Re: Adobe open source license -- is this licence free?
Yorick Cool writes:
> On Thu, Jan 26, 2006 at 01:21:10AM -0500, Glenn Maynard wrote:
> Glenn> There are laws in place for determining the *appropriate* venue. If
> Glenn> California really is the appropriate venue for the suit, as determined
> Glenn> by the law, then that's fine. If the appropriate venue is Massachusetts,
> Glenn> or somewhere else, then that's where it should be.
> Well then I fail to see the difference. I do not, as a rule, consider
> criteria determined by the law as better than criteria determined by
> the parties (or one of them). What's more, many national rules on
> choice of venue are of the form "where the parties have remained
> silent on the question, the appropriate venue shall be FOO".
Can you elaborate on FOO? At least in the US, a suitable forum is one
that has personal jurisdiction over the defendant and subject matter
jurisdiction over the claims. For copyright claims, that would be a
federal circuit court where the defendant resides or has significant
contacts (or where the alleged infringement occured, which is likely
to be one of the above).
> So you
> can really say that contractual choices of venue are determined by the
> law. I guess they should suddenly become acceptable since you seem to
> consider that the law is always ok.
Nonsense. The law allows me to charge someone $50 for the right to
copy my software. That does not make a required $50 fee DFSG-free.
> More fundamentally, I fail to see how this discriminates against
> anybody. In every conceivable case, the law will determine one venue,
> and this one shall be detrimental to someone. Not because the law or
> the license is discriminating, but because geography is. This kind of
> clause doesn't change that fact in any way.

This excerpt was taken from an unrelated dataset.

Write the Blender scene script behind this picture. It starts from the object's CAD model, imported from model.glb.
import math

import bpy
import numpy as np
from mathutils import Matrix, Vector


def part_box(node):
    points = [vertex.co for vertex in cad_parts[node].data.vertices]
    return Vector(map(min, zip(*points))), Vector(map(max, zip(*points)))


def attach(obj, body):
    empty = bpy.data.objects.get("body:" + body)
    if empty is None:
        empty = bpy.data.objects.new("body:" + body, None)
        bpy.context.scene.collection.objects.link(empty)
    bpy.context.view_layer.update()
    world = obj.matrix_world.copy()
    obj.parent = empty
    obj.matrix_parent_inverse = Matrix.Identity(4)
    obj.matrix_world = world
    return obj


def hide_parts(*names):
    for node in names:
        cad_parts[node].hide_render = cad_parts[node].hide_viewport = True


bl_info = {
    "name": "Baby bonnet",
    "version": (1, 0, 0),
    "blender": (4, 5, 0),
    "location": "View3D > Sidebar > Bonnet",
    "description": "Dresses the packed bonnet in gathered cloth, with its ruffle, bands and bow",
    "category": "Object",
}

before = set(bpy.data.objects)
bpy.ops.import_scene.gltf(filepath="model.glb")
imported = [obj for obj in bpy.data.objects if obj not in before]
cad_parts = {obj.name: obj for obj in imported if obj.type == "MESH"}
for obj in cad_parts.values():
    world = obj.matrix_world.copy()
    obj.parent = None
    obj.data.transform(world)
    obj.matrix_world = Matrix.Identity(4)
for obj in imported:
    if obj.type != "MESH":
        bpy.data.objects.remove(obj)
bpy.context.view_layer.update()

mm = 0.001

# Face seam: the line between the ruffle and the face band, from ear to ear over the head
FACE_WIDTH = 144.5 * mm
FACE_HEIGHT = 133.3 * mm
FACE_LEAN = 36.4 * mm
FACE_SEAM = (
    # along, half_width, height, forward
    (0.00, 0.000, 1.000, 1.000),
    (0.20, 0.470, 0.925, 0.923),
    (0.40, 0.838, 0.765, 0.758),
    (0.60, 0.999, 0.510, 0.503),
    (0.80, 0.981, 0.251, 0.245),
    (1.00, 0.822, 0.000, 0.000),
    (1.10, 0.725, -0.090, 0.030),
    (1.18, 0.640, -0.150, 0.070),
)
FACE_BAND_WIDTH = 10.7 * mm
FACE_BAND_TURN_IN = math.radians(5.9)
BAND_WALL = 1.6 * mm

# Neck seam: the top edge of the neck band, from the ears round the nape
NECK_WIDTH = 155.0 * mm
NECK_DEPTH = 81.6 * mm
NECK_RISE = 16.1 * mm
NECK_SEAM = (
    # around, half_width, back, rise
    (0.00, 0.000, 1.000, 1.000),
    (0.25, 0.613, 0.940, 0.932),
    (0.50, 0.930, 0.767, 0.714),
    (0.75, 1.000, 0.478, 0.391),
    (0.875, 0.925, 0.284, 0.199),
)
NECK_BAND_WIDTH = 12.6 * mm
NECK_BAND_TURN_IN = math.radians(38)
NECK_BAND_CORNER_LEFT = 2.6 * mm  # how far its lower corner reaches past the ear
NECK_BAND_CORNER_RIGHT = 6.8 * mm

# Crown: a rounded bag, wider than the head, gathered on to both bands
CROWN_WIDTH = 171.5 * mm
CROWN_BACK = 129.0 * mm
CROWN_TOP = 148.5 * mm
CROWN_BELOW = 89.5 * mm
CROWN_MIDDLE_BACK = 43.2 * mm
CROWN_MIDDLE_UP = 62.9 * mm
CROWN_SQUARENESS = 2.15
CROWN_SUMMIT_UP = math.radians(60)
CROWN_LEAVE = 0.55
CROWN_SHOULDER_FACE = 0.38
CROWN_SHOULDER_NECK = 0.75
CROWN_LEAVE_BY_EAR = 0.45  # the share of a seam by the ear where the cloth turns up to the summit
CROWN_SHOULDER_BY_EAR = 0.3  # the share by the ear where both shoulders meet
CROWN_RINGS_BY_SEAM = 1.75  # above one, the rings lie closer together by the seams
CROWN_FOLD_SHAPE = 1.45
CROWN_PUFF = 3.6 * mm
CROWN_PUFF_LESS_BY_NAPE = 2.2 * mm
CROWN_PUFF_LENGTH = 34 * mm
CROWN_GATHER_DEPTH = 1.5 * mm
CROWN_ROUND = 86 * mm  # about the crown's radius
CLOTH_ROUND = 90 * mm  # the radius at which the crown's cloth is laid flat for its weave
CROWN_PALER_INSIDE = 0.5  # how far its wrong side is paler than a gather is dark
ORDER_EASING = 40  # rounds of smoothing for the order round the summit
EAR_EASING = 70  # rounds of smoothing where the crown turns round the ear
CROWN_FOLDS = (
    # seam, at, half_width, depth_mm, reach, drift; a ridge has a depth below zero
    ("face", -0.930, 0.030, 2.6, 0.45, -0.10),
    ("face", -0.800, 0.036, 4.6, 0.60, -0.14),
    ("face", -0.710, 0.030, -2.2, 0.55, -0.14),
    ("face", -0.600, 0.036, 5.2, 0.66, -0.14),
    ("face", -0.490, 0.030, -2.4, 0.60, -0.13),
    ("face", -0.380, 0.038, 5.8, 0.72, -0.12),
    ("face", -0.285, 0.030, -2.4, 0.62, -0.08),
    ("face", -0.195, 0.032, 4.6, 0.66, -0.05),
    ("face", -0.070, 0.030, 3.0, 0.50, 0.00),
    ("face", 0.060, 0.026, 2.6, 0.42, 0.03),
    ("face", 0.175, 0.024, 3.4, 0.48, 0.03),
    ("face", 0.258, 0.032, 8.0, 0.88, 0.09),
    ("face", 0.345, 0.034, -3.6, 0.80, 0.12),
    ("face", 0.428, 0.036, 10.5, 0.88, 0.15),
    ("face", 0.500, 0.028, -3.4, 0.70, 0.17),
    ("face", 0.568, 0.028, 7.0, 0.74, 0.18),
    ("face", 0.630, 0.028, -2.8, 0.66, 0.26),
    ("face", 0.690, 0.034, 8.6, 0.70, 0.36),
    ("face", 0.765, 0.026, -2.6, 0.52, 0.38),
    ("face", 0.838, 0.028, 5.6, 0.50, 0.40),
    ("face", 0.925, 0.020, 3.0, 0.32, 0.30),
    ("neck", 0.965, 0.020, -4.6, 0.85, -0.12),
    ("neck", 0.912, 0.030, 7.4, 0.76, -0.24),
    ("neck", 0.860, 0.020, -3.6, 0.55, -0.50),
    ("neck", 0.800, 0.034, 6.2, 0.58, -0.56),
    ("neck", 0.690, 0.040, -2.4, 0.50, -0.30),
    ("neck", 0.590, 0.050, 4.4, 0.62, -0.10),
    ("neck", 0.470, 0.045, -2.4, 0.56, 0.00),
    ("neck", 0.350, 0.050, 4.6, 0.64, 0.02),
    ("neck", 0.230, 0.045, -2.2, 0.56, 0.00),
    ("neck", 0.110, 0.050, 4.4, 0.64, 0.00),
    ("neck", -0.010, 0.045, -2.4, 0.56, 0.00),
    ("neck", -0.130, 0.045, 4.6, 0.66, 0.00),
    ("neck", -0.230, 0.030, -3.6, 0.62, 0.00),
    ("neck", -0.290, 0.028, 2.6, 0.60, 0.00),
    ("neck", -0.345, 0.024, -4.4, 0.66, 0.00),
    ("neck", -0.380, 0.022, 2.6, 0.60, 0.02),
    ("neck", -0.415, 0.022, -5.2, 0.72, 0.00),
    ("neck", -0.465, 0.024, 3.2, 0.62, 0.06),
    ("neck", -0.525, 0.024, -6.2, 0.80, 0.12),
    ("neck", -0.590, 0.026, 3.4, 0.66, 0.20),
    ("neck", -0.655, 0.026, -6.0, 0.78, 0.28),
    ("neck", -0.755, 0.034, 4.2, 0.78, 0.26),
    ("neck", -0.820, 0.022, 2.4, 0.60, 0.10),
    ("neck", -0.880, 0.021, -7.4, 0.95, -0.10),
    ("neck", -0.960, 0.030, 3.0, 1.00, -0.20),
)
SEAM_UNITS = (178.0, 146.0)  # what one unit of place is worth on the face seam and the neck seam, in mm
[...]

The law will determine at least one venue for each suit, and that will
vary by defendant and the particulars alleged in the suit. Setting
venue by license discriminates against every defendant who is not
normally subject to that venue, since it changes the rules for them in
a potentially very costly way.
> In fact, many lawyers (me included) consider that in general, choice
> of venue clauses are good practice because they heighten the degree of
> predictability of the venue issue, which can be a real pain in the
In general, charging money as part of a contract is good practice
because common law contracts require a consideration to be
enforceable, and money is an obvious form of consideration. That does
not make it a good practice in free software.
> Now I agree that they feel uncomfortable in software licenses. But
> that doesn't necessarily make them non-free. Any lawsuit is
> uncomfortable, for a number of reasons, and that of the venue is
> *always* one of those reasons. This clause doesn't alter this fact for
> better or for worse.
Choice of venue alters the burden to the better for the licensor and
the worse for most people in the world, since it allows a lawsuit
against them to be brought in a foreign jurisdiction.
> Glenn> Choice of venue attempts to override this mechanism, to always favor the
> Glenn>copyright holder.
> Non-warranty clauses also override legal mechanisms to favor the
> copyright holder. So what? They don't impede the use you can make of
> the software. But they are uncomfortable, because should damage arise
> following use of the software, the user won't be indemnified. In these
> cases, non-warranty clauses undisputably harm users, likely more so
> than choice of venue clauses. Yet we (rightly) don't consider them
> non-free. The same reasoning should be applied to choice of venue
I claim that implied warranty also implies a purchase as the context
for that warranty. It is foolish to expect that free software comes
with a costly obligation on the part of Debian (or anyone else) to
ensure it is fit for whatever purpose the user claims. Exposing
authors or distributors to that kind of liability would severely
hamper free software. As can be seen, default venue has not done so.